Why this route?

Two years after we walked the Camino de Santiago from St. Jean Pied de Port, on the French side of the Pyrenees, to Santiago de Compstela, we also walked from Lisbon to Santiago on the Caminho Portugues.  The following year, we walked the Camino Ignaciano from Loyola in the Basque Country, through Logroño to Manresa, near Barcelona.  That was enough of the Iberian Peninsula for us for a while so in 2016, we walked the Via Francigena from Vercelli (a small town near Milan) to Rome.

When I looked at our walks on a map, the trails spanned a lot of the south of Europe.  The next logical step was to connect some of the routes so that we will have effectively walked from Lisbon to Rome.  There were several options to do this but we mainly looked at walking from Vercelli to Manresa or to St. Jean Pied de Port.  Either way, it would take us two of our long walks because we can’t afford to walk for 60-some days straight.

In 2017, we took a break from our plan in order to walk the Camino del Norte from Hendaye, France to Oviedo, then the Camino Primitivo to Santiago.  As far as our pan-European walk plans went, this particular Camino did nothing for us.  It duplicated our east to west distance that we had already done, paralleling the Camino Frances.  It was a great walk anyway.

Back to our plan, in 2018, we have decided to walk from Montpellier to St.

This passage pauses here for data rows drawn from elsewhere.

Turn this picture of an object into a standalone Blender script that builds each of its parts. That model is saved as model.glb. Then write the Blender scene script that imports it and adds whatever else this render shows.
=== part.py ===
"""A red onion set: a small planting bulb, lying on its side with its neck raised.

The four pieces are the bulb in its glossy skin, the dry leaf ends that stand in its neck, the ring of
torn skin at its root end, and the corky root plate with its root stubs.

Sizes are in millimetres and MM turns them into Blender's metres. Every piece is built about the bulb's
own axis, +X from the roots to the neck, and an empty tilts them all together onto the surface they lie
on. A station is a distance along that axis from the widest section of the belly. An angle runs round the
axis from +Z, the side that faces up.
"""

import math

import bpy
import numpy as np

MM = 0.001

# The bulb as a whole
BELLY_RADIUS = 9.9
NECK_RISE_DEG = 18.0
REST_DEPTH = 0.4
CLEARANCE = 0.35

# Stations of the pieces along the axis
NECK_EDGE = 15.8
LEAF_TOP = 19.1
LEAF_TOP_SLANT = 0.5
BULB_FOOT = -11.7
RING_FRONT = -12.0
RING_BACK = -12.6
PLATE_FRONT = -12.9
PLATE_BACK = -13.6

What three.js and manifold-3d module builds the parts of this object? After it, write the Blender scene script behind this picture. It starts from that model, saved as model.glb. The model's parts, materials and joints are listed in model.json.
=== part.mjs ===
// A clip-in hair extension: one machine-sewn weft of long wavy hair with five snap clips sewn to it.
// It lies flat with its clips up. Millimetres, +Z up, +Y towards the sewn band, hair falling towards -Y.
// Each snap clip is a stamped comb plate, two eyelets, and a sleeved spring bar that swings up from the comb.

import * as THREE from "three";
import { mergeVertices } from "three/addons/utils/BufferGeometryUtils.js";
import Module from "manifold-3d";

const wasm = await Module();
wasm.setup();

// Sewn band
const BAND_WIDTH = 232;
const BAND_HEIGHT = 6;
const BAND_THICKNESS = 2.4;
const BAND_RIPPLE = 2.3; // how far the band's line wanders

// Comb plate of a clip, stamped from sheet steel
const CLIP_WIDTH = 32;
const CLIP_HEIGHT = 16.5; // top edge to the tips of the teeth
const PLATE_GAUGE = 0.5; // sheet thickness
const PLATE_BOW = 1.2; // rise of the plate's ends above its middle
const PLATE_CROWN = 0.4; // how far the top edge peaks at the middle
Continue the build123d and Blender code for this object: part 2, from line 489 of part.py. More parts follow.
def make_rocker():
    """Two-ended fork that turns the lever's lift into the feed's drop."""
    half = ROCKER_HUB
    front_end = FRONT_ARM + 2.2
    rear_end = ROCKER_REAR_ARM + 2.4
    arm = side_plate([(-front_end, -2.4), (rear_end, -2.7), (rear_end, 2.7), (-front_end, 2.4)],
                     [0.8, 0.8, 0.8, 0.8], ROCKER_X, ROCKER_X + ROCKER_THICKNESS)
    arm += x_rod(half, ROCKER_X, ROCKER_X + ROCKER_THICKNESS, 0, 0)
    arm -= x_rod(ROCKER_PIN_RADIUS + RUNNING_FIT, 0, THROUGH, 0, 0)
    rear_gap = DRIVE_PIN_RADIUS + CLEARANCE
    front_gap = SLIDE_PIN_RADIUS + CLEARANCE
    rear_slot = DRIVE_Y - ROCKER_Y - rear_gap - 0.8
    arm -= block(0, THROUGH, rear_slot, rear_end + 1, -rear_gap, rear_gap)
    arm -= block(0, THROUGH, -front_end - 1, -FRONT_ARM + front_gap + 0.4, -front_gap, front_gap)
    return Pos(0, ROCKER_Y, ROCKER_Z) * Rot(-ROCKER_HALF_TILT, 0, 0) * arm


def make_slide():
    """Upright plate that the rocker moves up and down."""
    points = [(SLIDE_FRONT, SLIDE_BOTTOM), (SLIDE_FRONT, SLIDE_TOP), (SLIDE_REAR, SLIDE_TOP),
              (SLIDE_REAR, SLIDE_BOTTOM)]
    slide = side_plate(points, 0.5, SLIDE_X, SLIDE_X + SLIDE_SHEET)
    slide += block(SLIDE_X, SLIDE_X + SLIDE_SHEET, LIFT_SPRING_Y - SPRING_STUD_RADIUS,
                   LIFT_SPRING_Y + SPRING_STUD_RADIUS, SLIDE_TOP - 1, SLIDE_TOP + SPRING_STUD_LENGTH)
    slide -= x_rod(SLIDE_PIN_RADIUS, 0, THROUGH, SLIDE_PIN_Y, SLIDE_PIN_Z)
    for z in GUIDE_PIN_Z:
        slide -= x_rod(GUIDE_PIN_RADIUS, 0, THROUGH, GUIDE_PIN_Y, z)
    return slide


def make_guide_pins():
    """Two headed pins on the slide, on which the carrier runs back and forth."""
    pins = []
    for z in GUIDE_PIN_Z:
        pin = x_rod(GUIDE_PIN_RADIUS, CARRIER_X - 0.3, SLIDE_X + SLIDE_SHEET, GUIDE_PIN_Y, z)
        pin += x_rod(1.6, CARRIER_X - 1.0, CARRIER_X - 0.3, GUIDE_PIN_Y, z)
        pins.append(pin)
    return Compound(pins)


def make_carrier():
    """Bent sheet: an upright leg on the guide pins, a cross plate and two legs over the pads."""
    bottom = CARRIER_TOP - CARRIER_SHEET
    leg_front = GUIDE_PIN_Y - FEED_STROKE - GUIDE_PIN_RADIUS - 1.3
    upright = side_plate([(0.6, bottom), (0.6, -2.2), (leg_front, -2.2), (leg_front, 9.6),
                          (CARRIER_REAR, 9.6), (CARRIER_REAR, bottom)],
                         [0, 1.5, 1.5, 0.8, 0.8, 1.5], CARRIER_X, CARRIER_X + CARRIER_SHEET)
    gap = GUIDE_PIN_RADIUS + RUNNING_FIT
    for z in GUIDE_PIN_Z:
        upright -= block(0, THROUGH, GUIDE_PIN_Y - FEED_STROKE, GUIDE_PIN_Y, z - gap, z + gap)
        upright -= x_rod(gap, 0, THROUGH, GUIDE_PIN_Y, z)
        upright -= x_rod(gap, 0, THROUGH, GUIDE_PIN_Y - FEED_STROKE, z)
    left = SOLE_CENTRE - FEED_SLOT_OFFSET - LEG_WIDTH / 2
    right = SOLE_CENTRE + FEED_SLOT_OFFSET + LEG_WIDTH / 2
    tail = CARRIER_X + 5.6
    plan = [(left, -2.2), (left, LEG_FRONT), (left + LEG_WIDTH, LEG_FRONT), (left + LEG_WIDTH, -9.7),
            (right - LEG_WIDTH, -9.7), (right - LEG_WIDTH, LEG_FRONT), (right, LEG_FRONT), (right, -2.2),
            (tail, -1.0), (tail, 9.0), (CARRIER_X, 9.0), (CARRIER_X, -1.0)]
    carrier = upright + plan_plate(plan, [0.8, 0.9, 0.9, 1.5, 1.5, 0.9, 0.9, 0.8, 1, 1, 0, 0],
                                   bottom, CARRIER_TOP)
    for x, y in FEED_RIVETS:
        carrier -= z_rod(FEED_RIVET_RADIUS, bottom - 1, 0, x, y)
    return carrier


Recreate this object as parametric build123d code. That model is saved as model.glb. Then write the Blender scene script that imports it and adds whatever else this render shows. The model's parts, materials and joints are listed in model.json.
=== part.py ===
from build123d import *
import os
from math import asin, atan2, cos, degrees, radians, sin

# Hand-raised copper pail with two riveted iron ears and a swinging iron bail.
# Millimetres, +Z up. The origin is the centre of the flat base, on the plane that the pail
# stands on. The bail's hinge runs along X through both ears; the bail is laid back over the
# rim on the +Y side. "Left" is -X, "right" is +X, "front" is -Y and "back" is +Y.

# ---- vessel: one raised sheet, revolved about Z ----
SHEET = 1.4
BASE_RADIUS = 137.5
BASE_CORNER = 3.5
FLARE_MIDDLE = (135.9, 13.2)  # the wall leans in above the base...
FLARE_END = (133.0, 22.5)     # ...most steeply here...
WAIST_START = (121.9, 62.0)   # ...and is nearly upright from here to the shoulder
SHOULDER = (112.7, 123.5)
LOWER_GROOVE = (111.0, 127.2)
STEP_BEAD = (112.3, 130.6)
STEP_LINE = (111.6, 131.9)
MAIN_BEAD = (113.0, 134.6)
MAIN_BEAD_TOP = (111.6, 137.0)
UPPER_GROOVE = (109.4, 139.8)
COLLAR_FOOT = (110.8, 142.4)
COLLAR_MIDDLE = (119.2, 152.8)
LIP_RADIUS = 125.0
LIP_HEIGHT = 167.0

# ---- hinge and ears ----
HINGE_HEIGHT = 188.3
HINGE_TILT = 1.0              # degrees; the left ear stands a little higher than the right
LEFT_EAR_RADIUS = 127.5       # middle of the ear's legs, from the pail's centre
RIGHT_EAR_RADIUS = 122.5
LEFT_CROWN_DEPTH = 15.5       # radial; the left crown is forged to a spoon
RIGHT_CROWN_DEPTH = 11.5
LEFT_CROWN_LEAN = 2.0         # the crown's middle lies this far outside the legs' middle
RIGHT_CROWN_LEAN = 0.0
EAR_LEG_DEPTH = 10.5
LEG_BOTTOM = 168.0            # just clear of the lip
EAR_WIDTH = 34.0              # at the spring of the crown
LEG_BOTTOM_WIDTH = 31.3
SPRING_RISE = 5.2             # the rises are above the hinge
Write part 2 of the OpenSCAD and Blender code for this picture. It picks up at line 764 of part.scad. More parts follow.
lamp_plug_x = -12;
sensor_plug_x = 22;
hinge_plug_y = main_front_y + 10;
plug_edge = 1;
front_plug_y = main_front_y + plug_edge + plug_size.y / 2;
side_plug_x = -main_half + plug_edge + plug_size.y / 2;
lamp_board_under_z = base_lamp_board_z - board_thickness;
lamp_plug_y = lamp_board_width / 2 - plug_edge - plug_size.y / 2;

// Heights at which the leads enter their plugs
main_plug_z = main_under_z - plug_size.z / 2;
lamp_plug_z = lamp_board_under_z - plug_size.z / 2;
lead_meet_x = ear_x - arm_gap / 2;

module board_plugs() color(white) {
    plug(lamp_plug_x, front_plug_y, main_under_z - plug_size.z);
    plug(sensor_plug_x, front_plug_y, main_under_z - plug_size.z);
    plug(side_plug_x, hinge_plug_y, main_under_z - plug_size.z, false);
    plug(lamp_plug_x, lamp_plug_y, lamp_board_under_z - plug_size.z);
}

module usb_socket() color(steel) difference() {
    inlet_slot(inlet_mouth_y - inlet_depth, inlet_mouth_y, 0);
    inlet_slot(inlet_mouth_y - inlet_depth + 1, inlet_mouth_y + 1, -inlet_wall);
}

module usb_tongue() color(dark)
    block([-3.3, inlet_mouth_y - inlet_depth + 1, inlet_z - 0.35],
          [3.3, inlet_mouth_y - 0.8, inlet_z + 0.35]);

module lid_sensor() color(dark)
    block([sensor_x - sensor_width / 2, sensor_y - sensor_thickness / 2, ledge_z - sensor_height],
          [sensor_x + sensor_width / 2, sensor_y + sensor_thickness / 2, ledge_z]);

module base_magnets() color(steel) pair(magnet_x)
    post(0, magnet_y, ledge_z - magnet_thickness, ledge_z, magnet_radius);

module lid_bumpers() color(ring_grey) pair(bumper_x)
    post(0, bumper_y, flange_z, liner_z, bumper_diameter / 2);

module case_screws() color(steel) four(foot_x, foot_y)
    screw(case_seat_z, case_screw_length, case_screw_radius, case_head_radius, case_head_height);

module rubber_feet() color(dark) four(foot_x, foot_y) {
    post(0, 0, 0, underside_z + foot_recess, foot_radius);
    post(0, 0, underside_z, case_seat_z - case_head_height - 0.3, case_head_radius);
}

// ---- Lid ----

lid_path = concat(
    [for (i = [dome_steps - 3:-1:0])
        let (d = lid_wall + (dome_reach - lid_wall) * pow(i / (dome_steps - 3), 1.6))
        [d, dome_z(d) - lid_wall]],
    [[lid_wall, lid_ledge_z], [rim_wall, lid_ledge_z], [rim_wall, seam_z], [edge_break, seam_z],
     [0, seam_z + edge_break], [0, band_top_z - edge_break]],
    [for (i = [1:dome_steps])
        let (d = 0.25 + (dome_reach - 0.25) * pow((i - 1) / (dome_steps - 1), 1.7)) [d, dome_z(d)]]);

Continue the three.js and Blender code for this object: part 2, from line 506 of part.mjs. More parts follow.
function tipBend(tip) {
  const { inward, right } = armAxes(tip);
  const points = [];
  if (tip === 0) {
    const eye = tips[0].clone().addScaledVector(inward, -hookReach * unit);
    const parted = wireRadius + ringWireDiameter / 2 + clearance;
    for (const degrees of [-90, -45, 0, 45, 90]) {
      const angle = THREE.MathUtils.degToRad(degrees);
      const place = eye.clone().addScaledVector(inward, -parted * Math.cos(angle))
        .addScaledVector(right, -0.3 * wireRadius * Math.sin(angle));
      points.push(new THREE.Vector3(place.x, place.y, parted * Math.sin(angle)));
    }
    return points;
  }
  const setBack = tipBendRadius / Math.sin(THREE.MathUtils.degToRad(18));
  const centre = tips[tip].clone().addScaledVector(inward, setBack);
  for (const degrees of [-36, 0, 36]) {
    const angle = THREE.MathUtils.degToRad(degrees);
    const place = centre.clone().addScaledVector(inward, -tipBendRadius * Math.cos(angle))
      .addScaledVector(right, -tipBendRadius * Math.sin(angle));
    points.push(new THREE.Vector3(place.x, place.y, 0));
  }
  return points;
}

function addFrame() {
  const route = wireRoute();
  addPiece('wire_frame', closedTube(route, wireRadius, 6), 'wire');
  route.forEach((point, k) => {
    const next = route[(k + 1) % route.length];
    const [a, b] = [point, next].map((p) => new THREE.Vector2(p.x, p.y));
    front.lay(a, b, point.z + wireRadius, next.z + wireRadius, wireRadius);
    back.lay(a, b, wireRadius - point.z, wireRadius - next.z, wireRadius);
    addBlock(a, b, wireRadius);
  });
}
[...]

Jean Pied de Port, along the Chemin d’Arles as far as Oloron-Sainte-Marie, then along the Voie du Piémont to St. Jean.  This is about the same distance as the walk from Vercelli to Montpellier which we will likely attempt in 2019.

We considered other routes such as using the Voie du Piémont the whole way to St. Jean or walking more along the Mediterranean coast through Narbonne to the Camino Girona then to Manresa but we just liked the terrain on the more northerly Chemin as well as the better chance to meet other walkers.  Also, I have enough trouble with languages.  The thought of trying to learn French again for two weeks of the walk before switching to Spanish, had my head spinning.

All Caminos

The orange trail on this map is our planned route in 2018.  We hope to walk the green trail through Turin on the following walk.  We are still debating detouring down to Lourdes to join the Voie du Piémont or continue further to join it in Orolon-Sainte-Marie.  That is the reason for that little loop you see on the map in the southwest of France.  If we don’t walk through Lourdes, we will return after the Chemin to visit there.  Let me know if you need some prayers.